Blade Of The Immortal – Japanese. samurai film slow pace until it gets to the rivers of bloody mayhem fight scenes. Miike’s 100th film.
Chauka, Please Tell Us The Time – about the forgotten refugees that Australia has exiled on Manus Island, Papua New Guinea. Surreptitiously recorded on iPhone. Slow moving and sometimes repetitive. But important to give this issue a voice.
The Birds Are Singing In Kigali– Polish – Rwanda. Director said it Best, “a difficult and painful film that develops like trauma.” Polish and she commented on holocaust in Poland and in Rwanda and how she felt compelled to make this film. It’s worthwhile seeing, particularly to think about what it’s like to flee, survive and then come back from something like that.
Good, but didn’t move me:
Beyond the Clouds – Indian film by Iranian Director. Set in Mumbai with conspicuously little traffic or crowds. Possibly worthwhile seeing it for that reason alone. A pretty and bittersweet film about taking responsibility, a brother and sister from a poor background and the challenges of retaining their humanity and decency despite their daily struggles.

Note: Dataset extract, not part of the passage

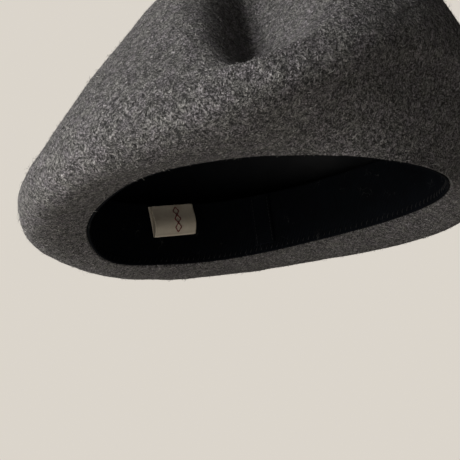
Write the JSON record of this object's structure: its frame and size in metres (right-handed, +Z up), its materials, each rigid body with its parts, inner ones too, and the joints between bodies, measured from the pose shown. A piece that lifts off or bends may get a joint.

Mountain – same filmmaker as Sherpa (and some of the same footage, and if you have not seen Sherpa, do. It is still one of the best documentaries I’ve ever seen). Beautifully shot and beautiful music. Particularly brilliant scenes with climbers and other extreme mountain sport people. Narrated by Willem Defoe. Best lines: “they’re half in love with themselves and half with oblivion” regarding adrenalin thrill seekers. And about Everest, “it’s no longer exploration, it’s queuing.”
I didn’t care for these:
Maersk Opera – walked out after an hour. An actual opera, but without characters. You see the singers singing in the rehearsal hall of the opera house. Nice space and I like opera. About the building of the eponymous structure. Lots of shots of architectural elements, ants (which was cool), vistas, nature and a super cute doggy (best part).
Spoor– about a woman on Polish-Czech border, getting upset about hunting, mourning her dogs being killed, commenting on the butcher, while eating eggs and dairy. Such hypocrisy. I have no idea why I went to see this film or why I stayed.